[Begin]
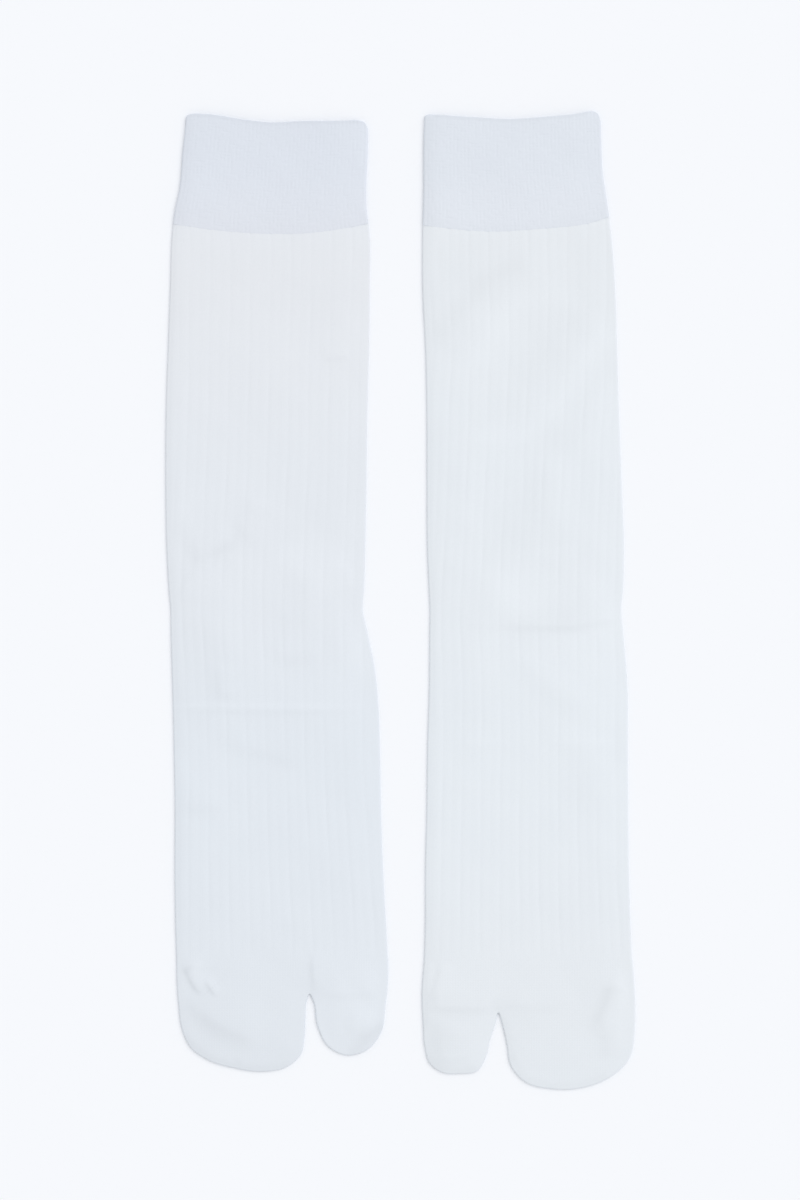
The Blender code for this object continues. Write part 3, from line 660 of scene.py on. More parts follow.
# %% Two helpers for materials
def linear(colour):
    """A "#rrggbb" screen colour as linear RGBA."""
    parts = [int(colour[i : i + 2], 16) / 255 for i in (1, 3, 5)]
    return (*[c / 12.92 if c <= 0.04045 else ((c + 0.055) / 1.055) ** 2.4 for c in parts], 1)


def add_node(tree, kind, inputs=(), output=0, **settings):
    """Adds a node with its settings, fills each input with a number or a link, and gives an output."""
    node = tree.nodes.new(kind)
    for key, value in settings.items():
        setattr(node, key, value)
    for key, value in dict(inputs).items():
        if isinstance(value, bpy.types.NodeSocket):
            tree.links.new(value, node.inputs[key])
        else:
            node.inputs[key].default_value = value
    return node.outputs[output]


print(f"half grey on a screen is {linear('#808080')[0]:.3f} in linear light")

# %% [markdown]
# ## The stitches
# Every stitch of a plain knit is a small V of two slanted strands, and each strand is round. A wale is
# one column of stitches and a course is one row. They could be real loops of yarn, but at a millimetre
# each there are far too many, so they are a bump over the map in millimetres: high along the middle of
# a strand, low between two wales, and a little lower where one course meets the next.

# %% Work the stitches into a bump
MATH = "ShaderNodeMath"
TURN = 2 * math.pi
YARN_HEIGHT = 0.02  # mm, from the cloth to the top of a strand
STRAND_SLANT = 1.3  # how many courses a strand would climb over a whole wale
STRAND_DIP = 0.4  # share of its height that a strand loses between two courses


def stitches(tree, wale, course):
    """The bump of stitches with this wale and course, in mm."""
    place = add_node(tree, "ShaderNodeUVMap", uv_map="knit")
    across = add_node(tree, "ShaderNodeSeparateXYZ", {0: place})
    down = across.node.outputs[1]
    wales = add_node(tree, MATH, {0: across, 1: wale}, operation="DIVIDE")
    courses = add_node(tree, MATH, {0: down, 1: course}, operation="DIVIDE")
    in_wale = add_node(tree, MATH, {0: wales}, operation="FRACT")
    from_middle = add_node(tree, MATH, {0: in_wale, 1: 0.5}, operation="SUBTRACT")
    side = add_node(tree, MATH, {0: from_middle}, operation="ABSOLUTE")
    angle = add_node(tree, MATH, {0: side, 1: TURN}, operation="MULTIPLY")
    strand = add_node(tree, MATH, {0: angle}, operation="SINE")
    climb = {0: side, 1: STRAND_SLANT, 2: courses}
    climb = add_node(tree, MATH, climb, operation="MULTIPLY_ADD")
    angle = add_node(tree, MATH, {0: climb, 1: TURN}, operation="MULTIPLY")
    row = add_node(tree, MATH, {0: angle}, operation="COSINE")
    full = {0: row, 1: STRAND_DIP, 2: 1 - STRAND_DIP}
    full = add_node(tree, MATH, full, operation="MULTIPLY_ADD")
    height = add_node(tree, MATH, {0: strand, 1: full}, operation="MULTIPLY")
    bump = {"Height": height, "Distance": YARN_HEIGHT * MM, "Strength": 1.0}
    return add_node(tree, "ShaderNodeBump", bump)


print(f"a strand stands {YARN_HEIGHT} mm off the cloth")

# %% [markdown]
# ## The white of the yarn
# Bleached cotton takes the tinge of the light, and no length of it is quite like the next. So a slow
# noise moves its white towards a darker shade. Fine fibres stand off the yarn, and they are far too thin
# to show, so a second noise draws their fuzz coarser, in tufts a millimetre wide. The slow tones and the
# painted light and shade on the mesh are multiplied in last. An image of cloth would do as well, but
# noise shows no joins.

# %% Colour the yarn
MIX, NOISE = "ShaderNodeMix", "ShaderNodeTexNoise"
MIX_A, MIX_B, MIX_RESULT = 6, 7, 2  # the colour sockets of a mix node
SLOW_WIDTH = 1000 / 34  # mm: 34 slow changes in a metre of cloth
FUZZ_WIDTH = 10 / 9  # mm: nine tufts in a centimetre, coarser than real ones so that they show
SLOW_DETAIL, FUZZ_DETAIL = 2.0, 3.0
COLOUR_SHARES = (0.25, 0.32, 0.18)  # of the yarn's colour: everywhere, by slow changes, by fuzz


def yarn_white(tree, colour, shade):
    """The knit's colour: between shade and colour, times the slow tones and painted light and shade on
    the mesh.
    """
    where = add_node(tree, "ShaderNodeTexCoord", output="Object")
    slow = {"Vector": where, "Scale": 1 / (SLOW_WIDTH * MM), "Detail": SLOW_DETAIL}
    slow = add_node(tree, NOISE, slow)
    fuzz = {"Vector": where, "Scale": 1 / (FUZZ_WIDTH * MM), "Detail": FUZZ_DETAIL}
    fuzz = add_node(tree, NOISE, fuzz)
    everywhere, by_slow, by_fuzz = COLOUR_SHARES
    share = add_node(tree, MATH, {0: slow, 1: by_slow, 2: everywhere}, operation="MULTIPLY_ADD")
    share = add_node(tree, MATH, {0: fuzz, 1: by_fuzz, 2: share}, operation="MULTIPLY_ADD")
    yarn = {"Factor": share, MIX_A: linear(shade), MIX_B: linear(colour)}
    yarn = add_node(tree, MIX, yarn, MIX_RESULT, data_type="RGBA")
    # the slow tones and the painted light and shade that lie on the mesh
    mesh_tone_and_shade = add_node(tree, "ShaderNodeAttribute", output="Color", attribute_name="tone_and_painted_shade")
    shaded = {"Factor": 1.0, MIX_A: yarn, MIX_B: mesh_tone_and_shade}
    return add_node(tree, MIX, shaded, MIX_RESULT, data_type="RGBA", blend_type="MULTIPLY")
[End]
▶ **What you are asked to do**
Write out the whole listing again. Match it word for word.

▶ **Result of the exercise**
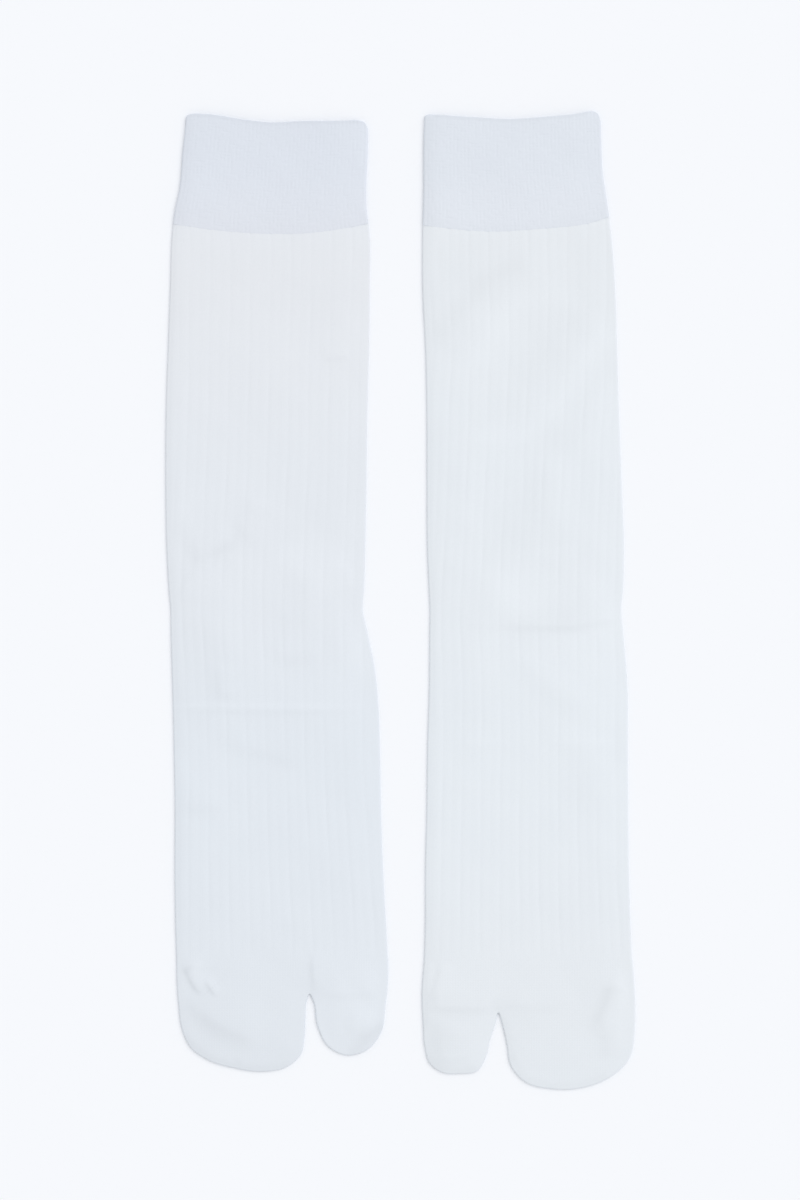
The Blender code for this object continues. Write part 3, from line 660 of scene.py on. More parts follow.
# %% Two helpers for materials
def linear(colour):
    """A "#rrggbb" screen colour as linear RGBA."""
    parts = [int(colour[i : i + 2], 16) / 255 for i in (1, 3, 5)]
    return (*[c / 12.92 if c <= 0.04045 else ((c + 0.055) / 1.055) ** 2.4 for c in parts], 1)


def add_node(tree, kind, inputs=(), output=0, **settings):
    """Adds a node with its settings, fills each input with a number or a link, and gives an output."""
    node = tree.nodes.new(kind)
    for key, value in settings.items():
        setattr(node, key, value)
    for key, value in dict(inputs).items():
        if isinstance(value, bpy.types.NodeSocket):
            tree.links.new(value, node.inputs[key])
        else:
            node.inputs[key].default_value = value
    return node.outputs[output]


print(f"half grey on a screen is {linear('#808080')[0]:.3f} in linear light")

# %% [markdown]
# ## The stitches
# Every stitch of a plain knit is a small V of two slanted strands, and each strand is round. A wale is
# one column of stitches and a course is one row. They could be real loops of yarn, but at a millimetre
# each there are far too many, so they are a bump over the map in millimetres: high along the middle of
# a strand, low between two wales, and a little lower where one course meets the next.

# %% Work the stitches into a bump
MATH = "ShaderNodeMath"
TURN = 2 * math.pi
YARN_HEIGHT = 0.02  # mm, from the cloth to the top of a strand
STRAND_SLANT = 1.3  # how many courses a strand would climb over a whole wale
STRAND_DIP = 0.4  # share of its height that a strand loses between two courses


def stitches(tree, wale, course):
    """The bump of stitches with this wale and course, in mm."""
    place = add_node(tree, "ShaderNodeUVMap", uv_map="knit")
    across = add_node(tree, "ShaderNodeSeparateXYZ", {0: place})
    down = across.node.outputs[1]
    wales = add_node(tree, MATH, {0: across, 1: wale}, operation="DIVIDE")
    courses = add_node(tree, MATH, {0: down, 1: course}, operation="DIVIDE")
    in_wale = add_node(tree, MATH, {0: wales}, operation="FRACT")
    from_middle = add_node(tree, MATH, {0: in_wale, 1: 0.5}, operation="SUBTRACT")
    side = add_node(tree, MATH, {0: from_middle}, operation="ABSOLUTE")
    angle = add_node(tree, MATH, {0: side, 1: TURN}, operation="MULTIPLY")
    strand = add_node(tree, MATH, {0: angle}, operation="SINE")
    climb = {0: side, 1: STRAND_SLANT, 2: courses}
    climb = add_node(tree, MATH, climb, operation="MULTIPLY_ADD")
    angle = add_node(tree, MATH, {0: climb, 1: TURN}, operation="MULTIPLY")
    row = add_node(tree, MATH, {0: angle}, operation="COSINE")
    full = {0: row, 1: STRAND_DIP, 2: 1 - STRAND_DIP}
    full = add_node(tree, MATH, full, operation="MULTIPLY_ADD")
    height = add_node(tree, MATH, {0: strand, 1: full}, operation="MULTIPLY")
    bump = {"Height": height, "Distance": YARN_HEIGHT * MM, "Strength": 1.0}
    return add_node(tree, "ShaderNodeBump", bump)


print(f"a strand stands {YARN_HEIGHT} mm off the cloth")

# %% [markdown]
# ## The white of the yarn
# Bleached cotton takes the tinge of the light, and no length of it is quite like the next. So a slow
# noise moves its white towards a darker shade. Fine fibres stand off the yarn, and they are far too thin
# to show, so a second noise draws their fuzz coarser, in tufts a millimetre wide. The slow tones and the
# painted light and shade on the mesh are multiplied in last. An image of cloth would do as well, but
# noise shows no joins.

# %% Colour the yarn
MIX, NOISE = "ShaderNodeMix", "ShaderNodeTexNoise"
MIX_A, MIX_B, MIX_RESULT = 6, 7, 2  # the colour sockets of a mix node
SLOW_WIDTH = 1000 / 34  # mm: 34 slow changes in a metre of cloth
FUZZ_WIDTH = 10 / 9  # mm: nine tufts in a centimetre, coarser than real ones so that they show
SLOW_DETAIL, FUZZ_DETAIL = 2.0, 3.0
COLOUR_SHARES = (0.25, 0.32, 0.18)  # of the yarn's colour: everywhere, by slow changes, by fuzz


def yarn_white(tree, colour, shade):
    """The knit's colour: between shade and colour, times the slow tones and painted light and shade on
    the mesh.
    """
    where = add_node(tree, "ShaderNodeTexCoord", output="Object")
    slow = {"Vector": where, "Scale": 1 / (SLOW_WIDTH * MM), "Detail": SLOW_DETAIL}
    slow = add_node(tree, NOISE, slow)
    fuzz = {"Vector": where, "Scale": 1 / (FUZZ_WIDTH * MM), "Detail": FUZZ_DETAIL}
    fuzz = add_node(tree, NOISE, fuzz)
    everywhere, by_slow, by_fuzz = COLOUR_SHARES
    share = add_node(tree, MATH, {0: slow, 1: by_slow, 2: everywhere}, operation="MULTIPLY_ADD")
    share = add_node(tree, MATH, {0: fuzz, 1: by_fuzz, 2: share}, operation="MULTIPLY_ADD")
    yarn = {"Factor": share, MIX_A: linear(shade), MIX_B: linear(colour)}
    yarn = add_node(tree, MIX, yarn, MIX_RESULT, data_type="RGBA")
    # the slow tones and the painted light and shade that lie on the mesh
    mesh_tone_and_shade = add_node(tree, "ShaderNodeAttribute", output="Color", attribute_name="tone_and_painted_shade")
    shaded = {"Factor": 1.0, MIX_A: yarn, MIX_B: mesh_tone_and_shade}
    return add_node(tree, MIX, shaded, MIX_RESULT, data_type="RGBA", blend_type="MULTIPLY")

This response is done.